Now if a₀,a₁,a₂,⋯,aₙ are the decimal digits of the number (each implicitly represented by binary numbers in the range 0 through 9) and we evaluate p at x=10 (implicitly in binary) then the result is the binary number that the decimal digit sequence represents.

The best way to evaluate a polynomial at a single point given also the coefficients as input is Horner's Rule. This amounts to rewriting p(x) in a way easy to evaluate as follows.

p(x) = ((⋯((a₀x + a₁)x + a₂)x + ⋯ )x + aₙ₋₁)x + aₙ

This gives the following algorithm. Here the array a[] contains the digits of the decimal number, left to right, each represented as a small integer in the range 0 through 9. Pseudocode for an array indexed from 0:

    toNumber(a[])
        const x = 10
        total = a[0]
        for i = 1 to a.length - 1 do
            total *= x    //multiply the total by x=10
            total += a[i]  //add on the next digit
        return total

Running this code on a machine where numbers are represented in binary gives a binary result. Since that's what we have on this planet, this gives you what you want.

If you want to get the actual bits, now you can use efficient binary operations to get them from the binary number you have constructed, for example, mask and shift.

The complexity of this is linear in the number of digits, because arithmetic operations on machine integers are constant time, and it does two operations per digit (apart from the first). This is a tiny amount of work, so this is supremely fast.

If you need very large numbers, bigger that 64 bits, just use some kind of large integer. Implemented properly this will keep the cost of arithmetic down.

To avoid as much large integer arithmetic as possible if your large integer implementation needs it, break the array of digits into slices of 19 digits, with the leftmost slice potentially having fewer. 19 is the maximum number of digits that can be converted into an (unsigned) 64-bit integer.

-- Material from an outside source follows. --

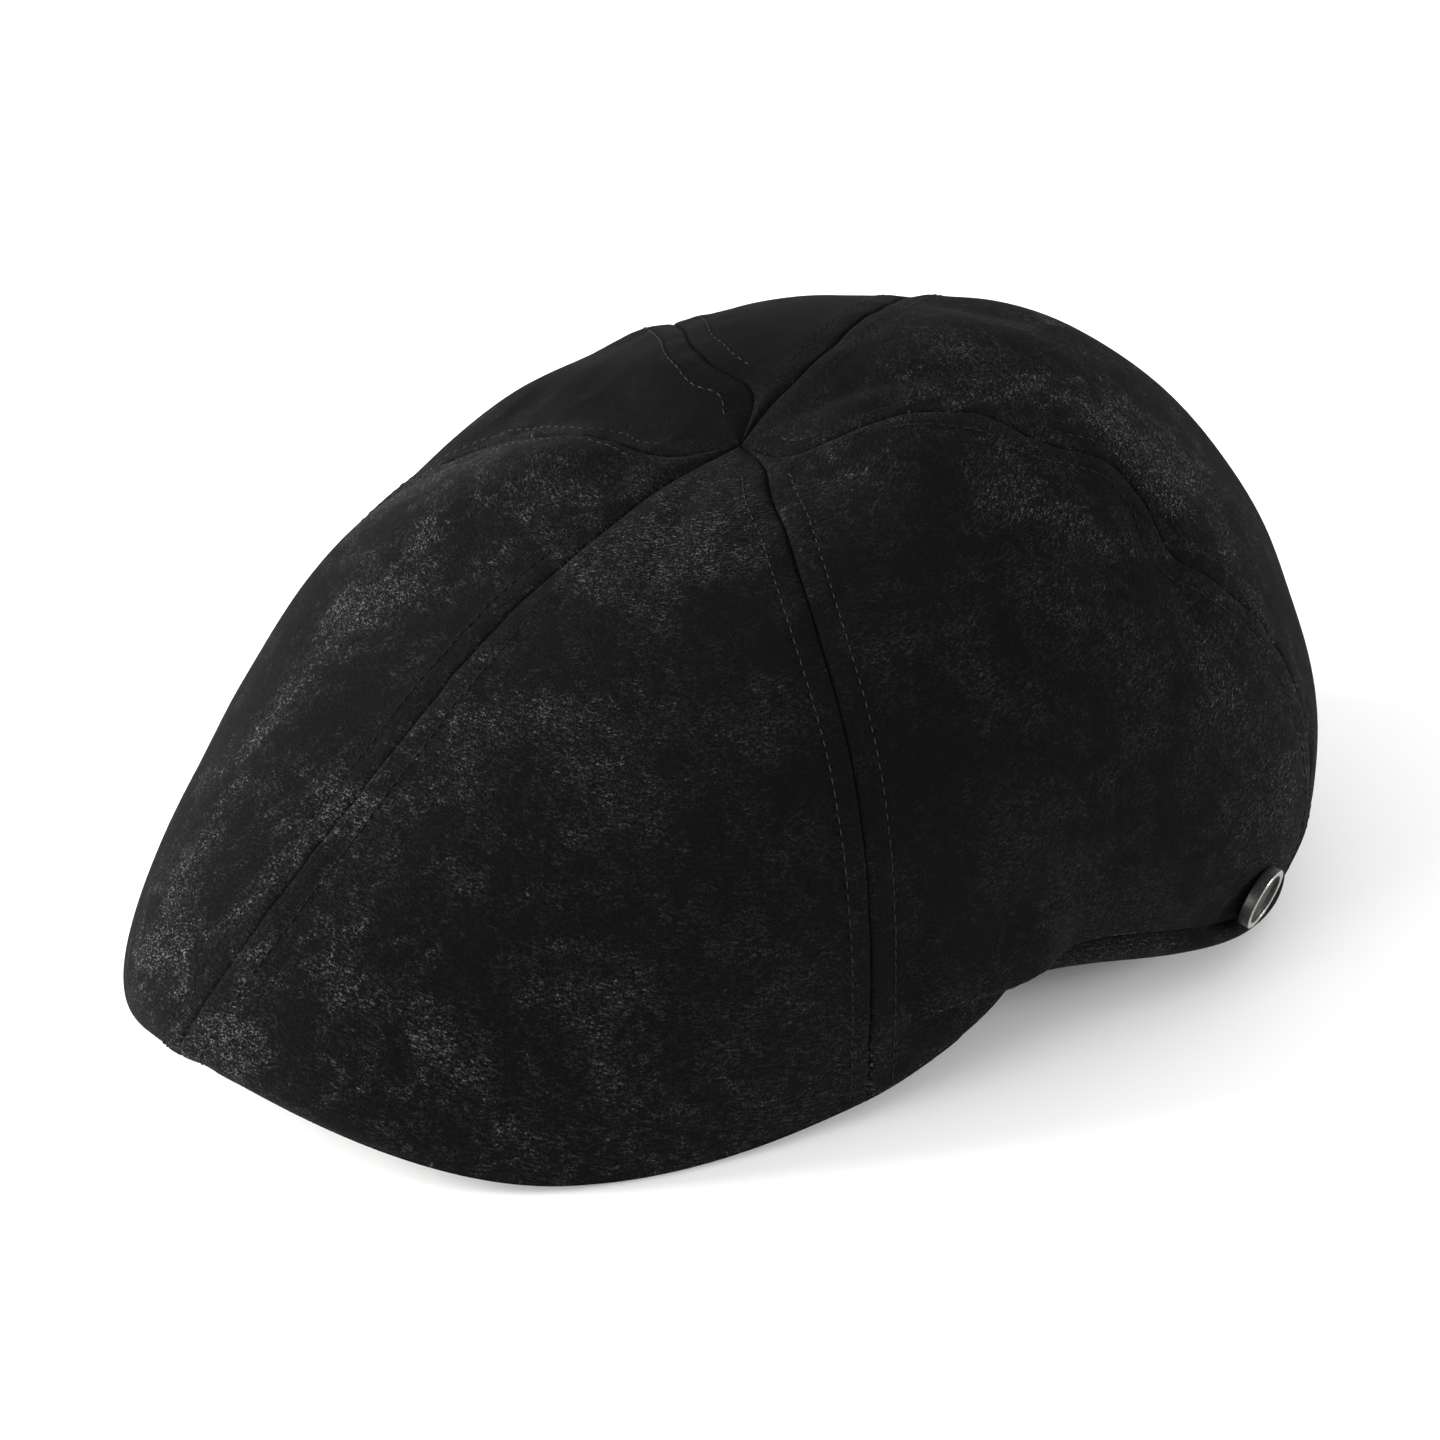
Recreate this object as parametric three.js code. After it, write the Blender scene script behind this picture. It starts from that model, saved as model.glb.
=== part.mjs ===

Convert each block as above into binary without using large integers and make a new array of those 64-bit values in left to right order. These are now the coefficients of a polynomial to be evaluated at x=10¹⁹. The same algorithm as above can be used only with large integer arithmetic operations, with 10 replaced by 10¹⁹ which should be evaluated with large integer arithmetic in advance of its use.